* **Given request**
Copy every line from the records below that holds the word "bends".

* **Entries with parts and joints**
:::::

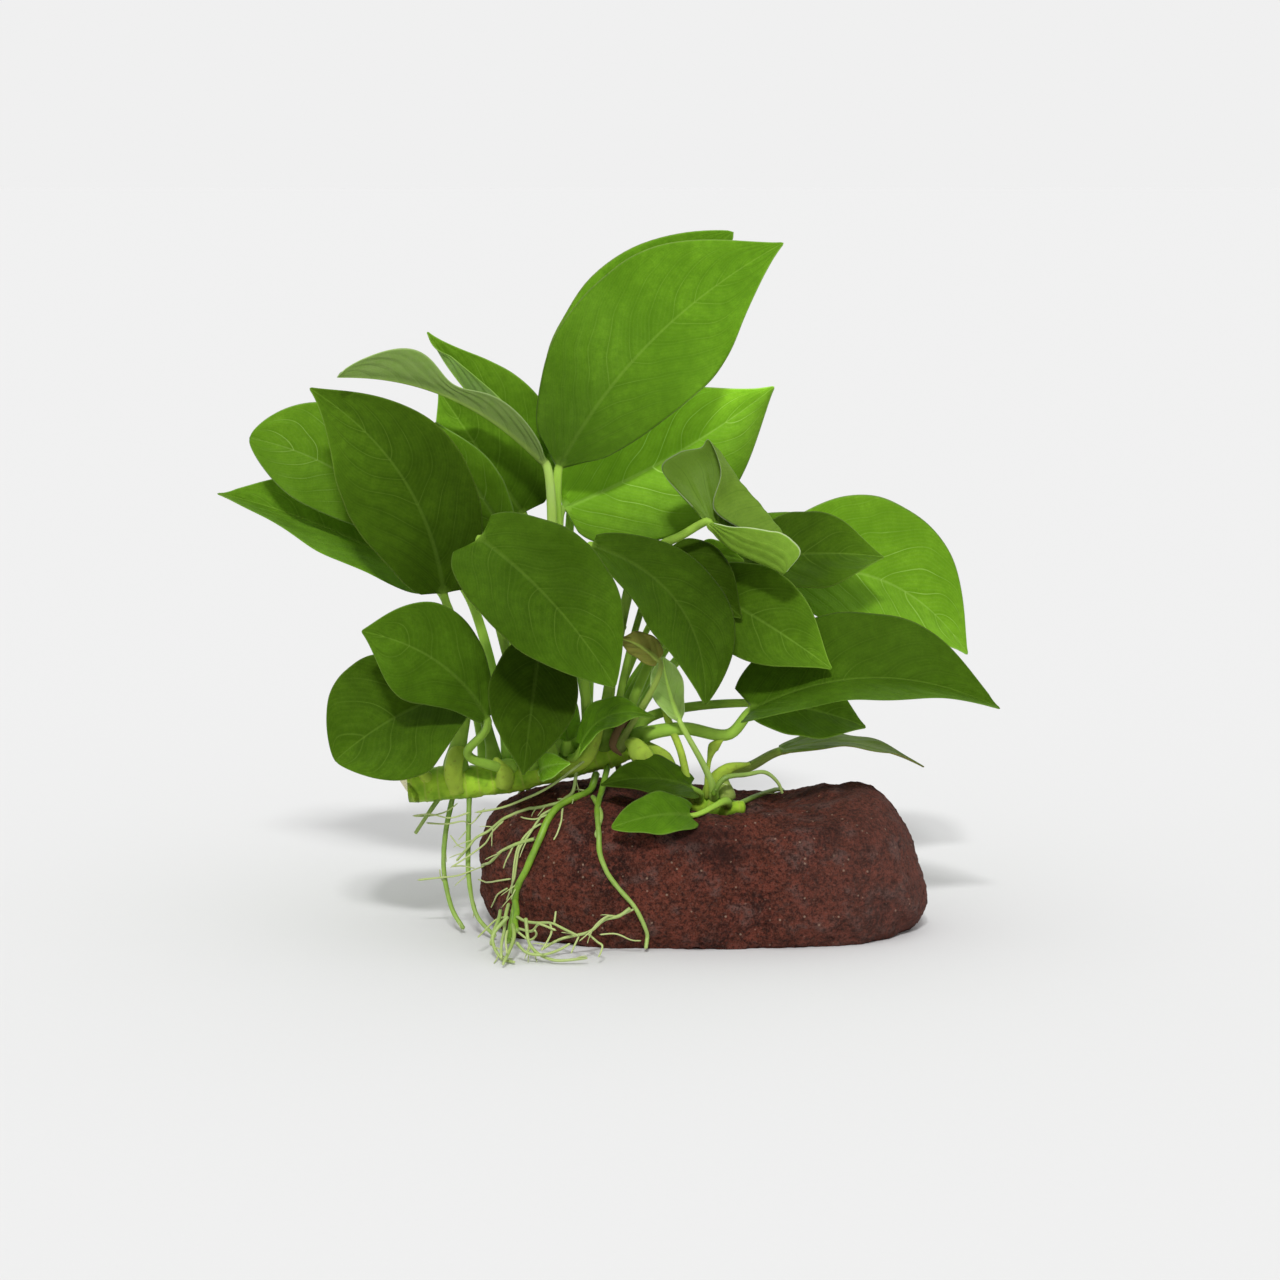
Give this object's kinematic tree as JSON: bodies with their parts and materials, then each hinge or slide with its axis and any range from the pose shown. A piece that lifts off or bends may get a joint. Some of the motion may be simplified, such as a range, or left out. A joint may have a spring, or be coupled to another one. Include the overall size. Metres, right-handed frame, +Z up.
{
  "type": "anubias on stone",
  "caption": "Broad-leaved aquatic plant grown fast to an oblong porous lava stone that stands flat, its creeping rhizome overhanging one end and thin roots clinging to the stone.",
  "frame": {"origin": "middle of the stone's flat underside, on the surface that it stands on", "axes": "+X to the plant's right as its front is looked at, the way that the stone is long; +Y to its back; +Z up"},
  "size_m": [0.2102, 0.1137, 0.1878],
  "materials": {
    "stone": "rough, porous, dark reddish brown lava stone",
    "rhizome_skin": "waxy light green, ringed by leaf scars",
    "root_skin": "matte yellow-green",
    "leaf_bright": "satin bright yellow-green, leathery",
    "leaf_dark": "satin dark green, leathery",
    "leaf_fresh": "satin fresh green, leathery",
    "leaf_mid": "satin mid green, leathery",
    "leaf_olive": "dull olive green",
    "leaf_pale": "pale grey-green, the side turned to the front being the underside"
  },
  "bodies": {
    "root": {"stone": "stone", "rhizome_main": "rhizome_skin", "rhizome_side": "rhizome_skin", "leaf_top": "leaf_fresh", "leaf_top_back": "leaf_fresh", "leaf_bright": "leaf_bright", "leaf_long_curved": "leaf_pale", "leaf_upper_left": "leaf_mid", "leaf_tucked_left": "leaf_mid", "leaf_narrow_left": "leaf_bright", "leaf_left_big": "leaf_dark", "leaf_left_bright": "leaf_bright", "leaf_left_long": "leaf_mid", "leaf_left_front": "leaf_mid", "leaf_left_round": "leaf_dark", "leaf_front_big": "leaf_mid", "leaf_front_dark": "leaf_dark", "leaf_front_centre": "leaf_mid", "leaf_front_right": "leaf_dark", "leaf_middle_dark": "leaf_dark", "leaf_middle_small": "leaf_dark", "leaf_middle_olive": "leaf_olive", "leaf_rolled": "leaf_pale", "leaf_right_mid": "leaf_dark", "leaf_right_sliver": "leaf_mid", "leaf_right_back": "leaf_bright", "leaf_right_long": "leaf_mid", "leaf_right_under": "leaf_dark", "leaf_low_thin": "leaf_olive", "leaf_young_upright": "leaf_pale", "leaf_young_arched": "leaf_mid", "leaf_young_dark": "leaf_dark", "leaf_young_low": "leaf_fresh", "leaf_young_left": "leaf_bright", "leaf_young_curled": "leaf_pale", "leaf_young_sheath": "leaf_fresh", "leaf_back_left": "leaf_mid", "leaf_back_right": "leaf_mid", "leaf_back_high": "leaf_fresh", "leaf_back_low": "leaf_dark", "root_left_long": "root_skin", "root_left_inner": "root_skin", "root_left_short": "root_skin", "root_front_broad": "root_skin", "root_front_side": "root_skin", "root_front_thin": "root_skin", "root_front_branch": "root_skin", "root_over_left": "root_skin", "root_floor_left": "root_skin", "root_floor_middle": "root_skin", "root_right": "root_skin", "root_back_left": "root_skin", "root_back_middle": "root_skin", "root_back_right": "root_skin"}
  },
  "joints": []
}
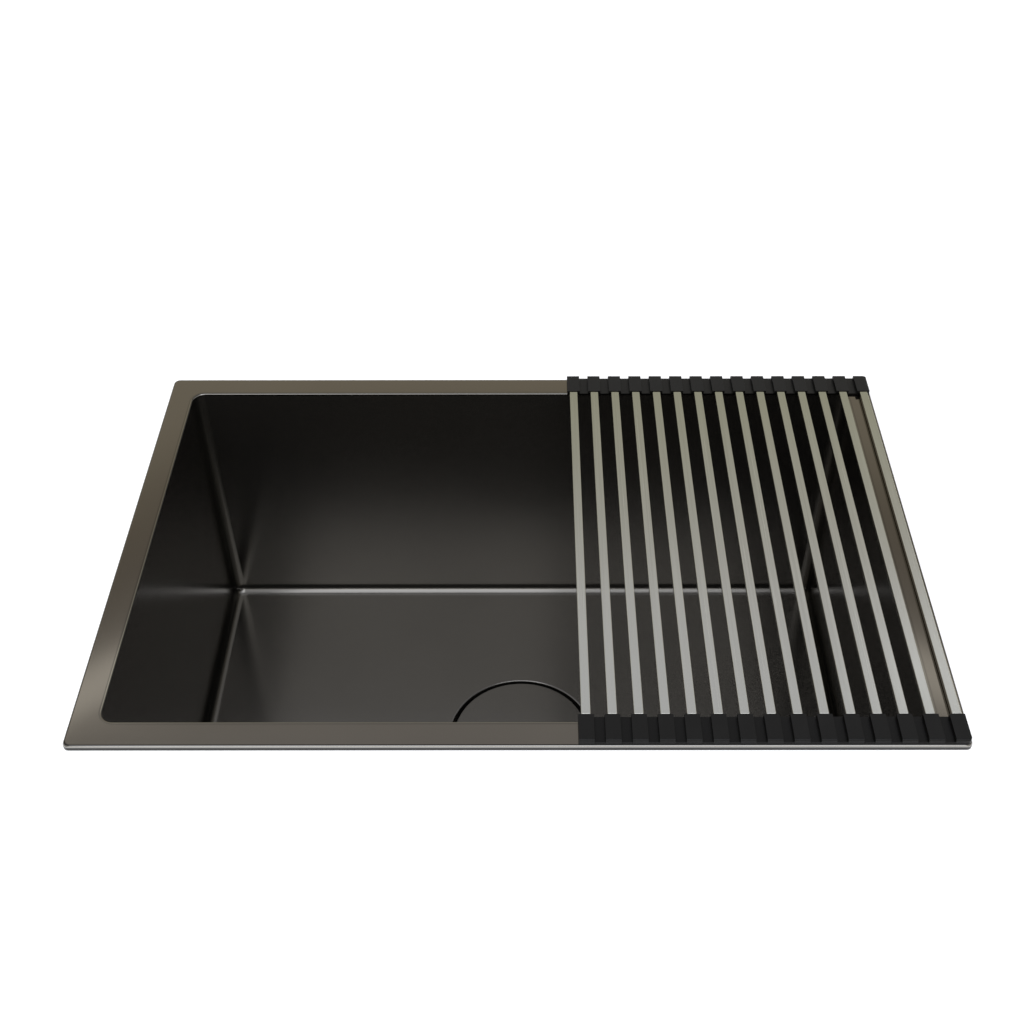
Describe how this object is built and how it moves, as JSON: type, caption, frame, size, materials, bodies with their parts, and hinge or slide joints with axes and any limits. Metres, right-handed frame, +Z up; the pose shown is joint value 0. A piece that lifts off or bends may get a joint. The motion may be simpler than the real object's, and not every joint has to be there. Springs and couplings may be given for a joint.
{
  "type": "workstation kitchen sink",
  "caption": "Drop-in kitchen sink with a deep rectangular bowl, a flush round drain cover over a basket strainer, and a roll-up drying rack on its rim.",
  "frame": {"origin": "centre of the worktop's cut-out, on the worktop's upper face, which is on the drain's axis", "axes": "+X to the right, +Y to the back, +Z up, for someone standing at the sink"},
  "size_m": [0.6858, 0.4572, 0.4619],
  "materials": {
    "gunmetal_bowl": "dark satin coating over brushed sheet",
    "gunmetal_rim": "dark satin coating over brushed sheet, lighter where it lies flat in the light",
    "gunmetal_cover": "dark satin coating over brushed sheet",
    "foam": "closed-cell foam strip",
    "clip_steel": "zinc-plated sheet",
    "screw_steel": "zinc-plated",
    "sound_rubber": "matte rubber sheet",
    "strainer_steel": "plain stainless steel",
    "seal_rubber": "black rubber",
    "fibre": "pressed fibre",
    "cast_nut": "die-cast metal",
    "basket_steel": "bright stainless steel",
    "white_plastic": "white plastic",
    "tail_metal": "plated pipe",
    "bar_steel": "brushed stainless steel",
    "silicone": "matte black silicone"
  },
  "bodies": {
    "sink": {"bowl": "gunmetal_bowl", "rim_frame": "gunmetal_rim", "rim_seal": "foam", "clip_rails": "clip_steel", "clip_arms": "clip_steel", "clip_screws": "screw_steel", "pad_front": "sound_rubber", "pad_back": "sound_rubber", "pad_left": "sound_rubber", "pad_right": "sound_rubber", "pad_floor_left": "sound_rubber", "pad_floor_right": "sound_rubber", "strainer_body": "strainer_steel", "flange_seal": "seal_rubber", "drain_washer": "seal_rubber", "friction_ring": "fibre", "lock_nut": "cast_nut", "tail_washer": "white_plastic", "tailpiece": "tail_metal", "coupling_nut": "cast_nut"},
    "rack_segment_15": {"rack_bar_15": "bar_steel", "end_caps_15": "silicone"},
    "rack_segment_14": {"rack_bar_14": "bar_steel", "end_caps_14": "silicone"},
    "rack_segment_13": {"rack_bar_13": "bar_steel", "end_caps_13": "silicone"},
    "rack_segment_12": {"rack_bar_12": "bar_steel", "end_caps_12": "silicone"},
    "rack_segment_11": {"rack_bar_11": "bar_steel", "end_caps_11": "silicone"},
    "rack_segment_10": {"rack_bar_10": "bar_steel", "end_caps_10": "silicone"},
    "rack_segment_09": {"rack_bar_09": "bar_steel", "end_caps_09": "silicone"},
    "rack_segment_08": {"rack_bar_08": "bar_steel", "end_caps_08": "silicone"},
    "rack_segment_07": {"rack_bar_07": "bar_steel", "end_caps_07": "silicone"},
    "rack_segment_06": {"rack_bar_06": "bar_steel", "end_caps_06": "silicone"},
    "rack_segment_05": {"rack_bar_05": "bar_steel", "end_caps_05": "silicone"},
    "rack_segment_04": {"rack_bar_04": "bar_steel", "end_caps_04": "silicone"},
    "rack_segment_03": {"rack_bar_03": "bar_steel", "end_caps_03": "silicone"},
    "rack_segment_02": {"rack_bar_02": "bar_steel", "end_caps_02": "silicone"},
    "rack_segment_01": {"rack_bar_01": "bar_steel", "end_caps_01": "silicone"},
    "basket": {"basket_cup": "basket_steel", "basket_stopper": "seal_rubber", "basket_post": "basket_steel"},
    "cover": {"drain_cover": "gunmetal_cover", "cover_feet": "seal_rubber"}
  },
  "joints": [
    {"name": "rack_slide", "type": "slide", "parent": "sink", "child": "rack_segment_15", "axis": [1, 0, 0], "range_m": [-0.386, 0]},
    {"name": "rack_roll", "type": "hinge", "parent": "rack_segment_15", "child": "rack_segment_14", "pos_m": [0.3247, 0, 0.00705], "axis": [0, 1, 0], "range_deg": [0, 28]},
    {"name": "rack_roll_13", "type": "hinge", "parent": "rack_segment_14", "child": "rack_segment_13", "pos_m": [0.3045, 0, 0.00705], "axis": [0, 1, 0], "range_deg": [0, 29.75]},
    {"name": "rack_roll_12", "type": "hinge", "parent": "rack_segment_13", "child": "rack_segment_12", "pos_m": [0.2843, 0, 0.00705], "axis": [0, 1, 0], "range_deg": [0, 31.5]},
    {"name": "rack_roll_11", "type": "hinge", "parent": "rack_segment_12", "child": "rack_segment_11", "pos_m": [0.2641, 0, 0.00705], "axis": [0, 1, 0], "range_deg": [0, 33.25]},
    {"name": "rack_roll_10", "type": "hinge", "parent": "rack_segment_11", "child": "rack_segment_10", "pos_m": [0.2439, 0, 0.00705], "axis": [0, 1, 0], "range_deg": [0, 35]},
    {"name": "rack_roll_09", "type": "hinge", "parent": "rack_segment_10", "child": "rack_segment_09", "pos_m": [0.2237, 0, 0.00705], "axis": [0, 1, 0], "range_deg": [0, 36.75]},
    {"name": "rack_roll_08", "type": "hinge", "parent": "rack_segment_09", "child": "rack_segment_08", "pos_m": [0.2035, 0, 0.00705], "axis": [0, 1, 0], "range_deg": [0, 38.5]},
    {"name": "rack_roll_07", "type": "hinge", "parent": "rack_segment_08", "child": "rack_segment_07", "pos_m": [0.1833, 0, 0.00705], "axis": [0, 1, 0], "range_deg": [0, 40.25]},
    {"name": "rack_roll_06", "type": "hinge", "parent": "rack_segment_07", "child": "rack_segment_06", "pos_m": [0.1631, 0, 0.00705], "axis": [0, 1, 0], "range_deg": [0, 42]},
    {"name": "rack_roll_05", "type": "hinge", "parent": "rack_segment_06", "child": "rack_segment_05", "pos_m": [0.1429, 0, 0.00705], "axis": [0, 1, 0], "range_deg": [0, 43.75]},
    {"name": "rack_roll_04", "type": "hinge", "parent": "rack_segment_05", "child": "rack_segment_04", "pos_m": [0.1227, 0, 0.00705], "axis": [0, 1, 0], "range_deg": [0, 45.5]},
    {"name": "rack_roll_03", "type": "hinge", "parent": "rack_segment_04", "child": "rack_segment_03", "pos_m": [0.1025, 0, 0.00705], "axis": [0, 1, 0], "range_deg": [0, 47.25]},
    {"name": "rack_roll_02", "type": "hinge", "parent": "rack_segment_03", "child": "rack_segment_02", "pos_m": [0.0823, 0, 0.00705], "axis": [0, 1, 0], "range_deg": [0, 49]},
    {"name": "rack_roll_01", "type": "hinge", "parent": "rack_segment_02", "child": "rack_segment_01", "pos_m": [0.0621, 0, 0.00705], "axis": [0, 1, 0], "range_deg": [0, 50.75]},
    {"name": "basket_lift", "type": "slide", "parent": "sink", "child": "basket", "axis": [0, 0, 1], "range_m": [0, 0.14]},
    {"name": "cover_lift", "type": "slide", "parent": "basket", "child": "cover", "axis": [0, 0, 1], "range_m": [0, 0.12]}
  ],
  "couplings": [
    {"joint": "rack_roll_13", "follows": "rack_roll", "ratio": 1.0625},
    {"joint": "rack_roll_12", "follows": "rack_roll", "ratio": 1.125},
    {"joint": "rack_roll_11", "follows": "rack_roll", "ratio": 1.1875},
    {"joint": "rack_roll_10", "follows": "rack_roll", "ratio": 1.25},
    {"joint": "rack_roll_09", "follows": "rack_roll", "ratio": 1.3125},
    {"joint": "rack_roll_08", "follows": "rack_roll", "ratio": 1.375},
    {"joint": "rack_roll_07", "follows": "rack_roll", "ratio": 1.4375},
    {"joint": "rack_roll_06", "follows": "rack_roll", "ratio": 1.5},
    {"joint": "rack_roll_05", "follows": "rack_roll", "ratio": 1.5625},
    {"joint": "rack_roll_04", "follows": "rack_roll", "ratio": 1.625},
    {"joint": "rack_roll_03", "follows": "rack_roll", "ratio": 1.6875},
    {"joint": "rack_roll_02", "follows": "rack_roll", "ratio": 1.75},
    {"joint": "rack_roll_01", "follows": "rack_roll", "ratio": 1.8125}
  ]
}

:::::

* **Output below**
Give this object's kinematic tree as JSON: bodies with their parts and materials, then each hinge or slide with its axis and any range from the pose shown. A piece that lifts off or bends may get a joint. Some of the motion may be simplified, such as a range, or left out. A joint may have a spring, or be coupled to another one. Include the overall size. Metres, right-handed frame, +Z up.
Describe how this object is built and how it moves, as JSON: type, caption, frame, size, materials, bodies with their parts, and hinge or slide joints with axes and any limits. Metres, right-handed frame, +Z up; the pose shown is joint value 0. A piece that lifts off or bends may get a joint. The motion may be simpler than the real object's, and not every joint has to be there. Springs and couplings may be given for a joint.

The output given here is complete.